Je sais qu’il est difficile de trouver un équilibre entre sécurité et protection des lanceurs d’alerte, mais les mesures proposées dans le rapport n’abordent pas vraiment cet aspect des choses.

À l’heure où les « conditions de travail » des lanceurs d’alerte sont de mieux en mieux prises en compte dans certaines zones du globe – en Suède, en Australie -, et de plus en plus en recul dans d’autres, notamment en France et en Europe, il paraît essentiel de se pencher sur cette question.

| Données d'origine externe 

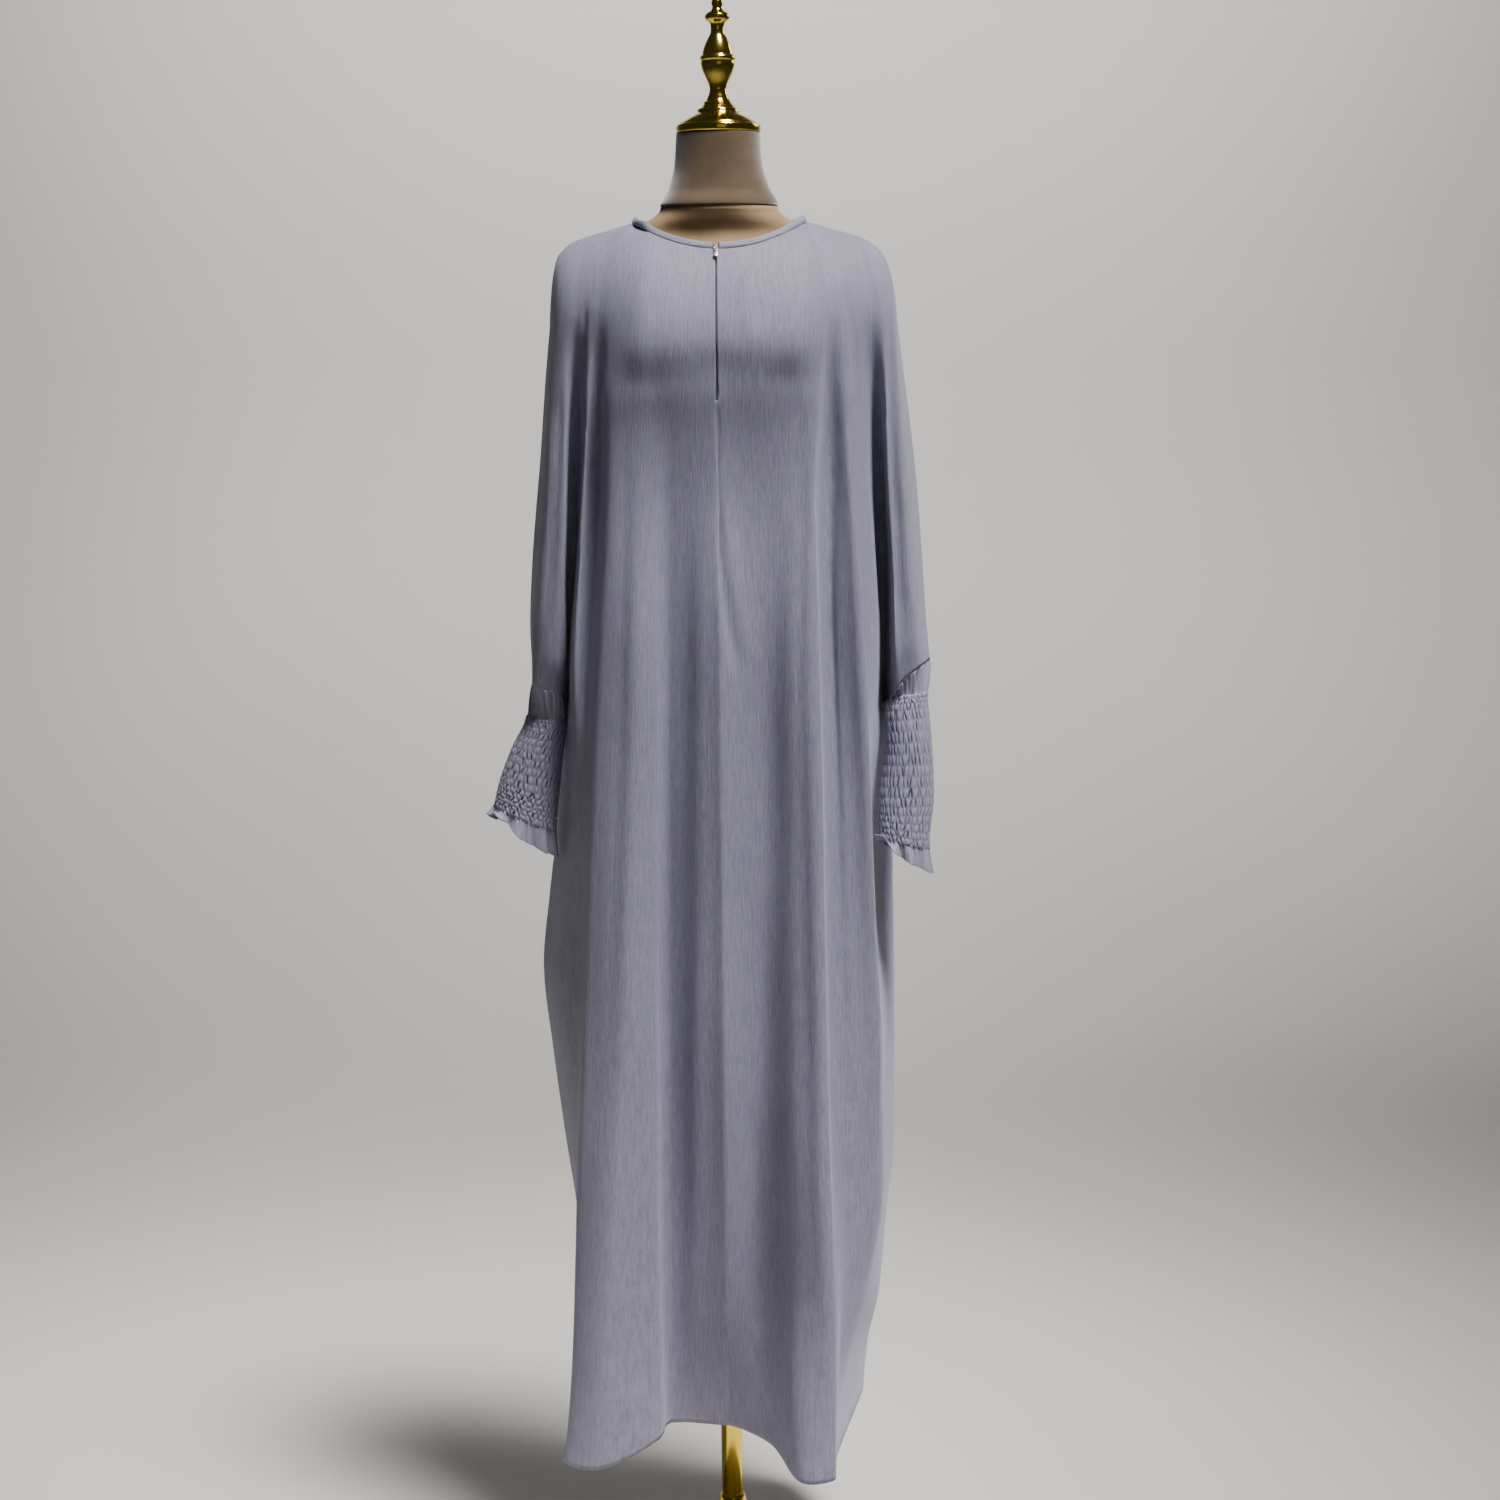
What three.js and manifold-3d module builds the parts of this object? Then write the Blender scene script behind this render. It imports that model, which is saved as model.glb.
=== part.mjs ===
// A long butterfly-cut jilbab on a limbless dress form with a pole stand.
// Millimetres, +Z up, the front faces -Y. The origin is the middle of the base's underside.

import * as THREE from "three";
import * as BufferGeometryUtils from "three/addons/utils/BufferGeometryUtils.js";
import Module from "manifold-3d";

const wasm = await Module();
wasm.setup();

// ---------------------------------------------------------------- driving dimensions

const CLOTH = 1.2;             // wall of the crepe
const SEAM = 0.3;              // space between two sewn pieces
const CHEST = 1466;            // height where the cloth turns from the chest slope and falls
const UNDERARM_RIGHT = 1046;   // height of the underarm points, wearer's right and left
const UNDERARM_LEFT = 1036;
const NECK_HALF = 98;          // where the shoulder seam meets the neck edge
const NECK_FRONT = 70;         // reach of the neck edge in front of and behind the shoulder seam
const NECK_BACK = 56;
const NECK_SIDE_HEIGHT = 1580;
const NECK_FRONT_DROP = 31;
const NECK_BACK_DROP = 11;
const SHOULDER_BEND = 0.75;    // how round the cloth turns over the shoulder and below the neck
const NECK_BEND = 0.35;
const SHOULDER_ROWS = 6;       // rows of the panels: over the shoulder, down to the underarm, skirt
const ARM_ROWS = 10;
const SKIRT_ROWS = 18;
const BINDING_WIDTH = 8;
const BINDING_WALL = 2.2;
const BINDING_END = 3.4;       // from the middle of the zip, room for the slider
const ZIP_MIDDLE = -3.5;       // across, the slit lies a little to the wearer's right
const SLIT_HALF = 1.1;
const SLIT_END = 1384;
const TAPE_HALF = 6;
const TAPE_WALL = 1;

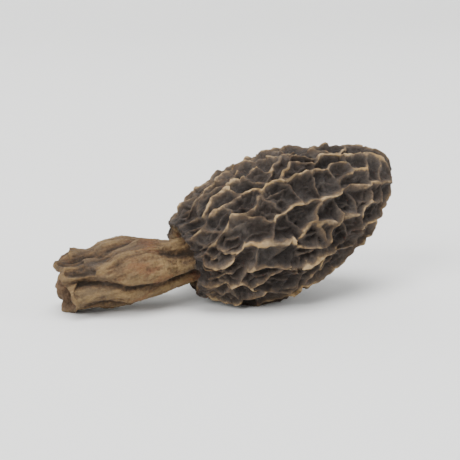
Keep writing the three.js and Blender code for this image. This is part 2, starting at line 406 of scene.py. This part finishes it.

Je profite de ce débat pour évoquer cette question, car le lien est double, à mon sens : la recherche d’une protection de plus en plus accrue des données des entreprises a conduit à la répression des lanceurs d’alerte, et le développement d’internet a permis la massification d’un mouvement qui, de fait, existe depuis les libelles et pamphlets...

Le développement d’internet a permis à ces citoyens de gagner en influence et en audience. Cependant, la législation manque aujourd’hui d’une définition globale permettant de protéger et les entreprises et les lanceurs d’alerte. Il y va, une nouvelle fois, du droit à l’information. L’organisation, le 28 avril, d’un débat sur le secret des affaires au Parlement européen, ainsi que la prochaine loi numérique, que l’on espère, seront des enjeux majeurs.

Sous prétexte de lutter contre l’espionnage commercial, va-t-on brider toutes les initiatives des travailleurs et consacrer l’opacité ? Où trouver un cadre légal qui autorise le droit à l’information, quitte à se pencher sérieusement, et avec un peu d’esprit critique, sur le sacro-saint droit au secret des affaires ?

Pour conclure, mes chers collègues, je rappellerai une dernière fois l’enjeu que nous devons porter aujourd’hui. À l’image de ce qu’il est pour les citoyens, le développement du numérique est une chance pour les entreprises.

M. Hubert Falco. Bien sûr !

M. Patrick Abate. Mais cela doit se faire dans le respect, à la fois, des conditions de travail des salariés et du droit à l’information des citoyens.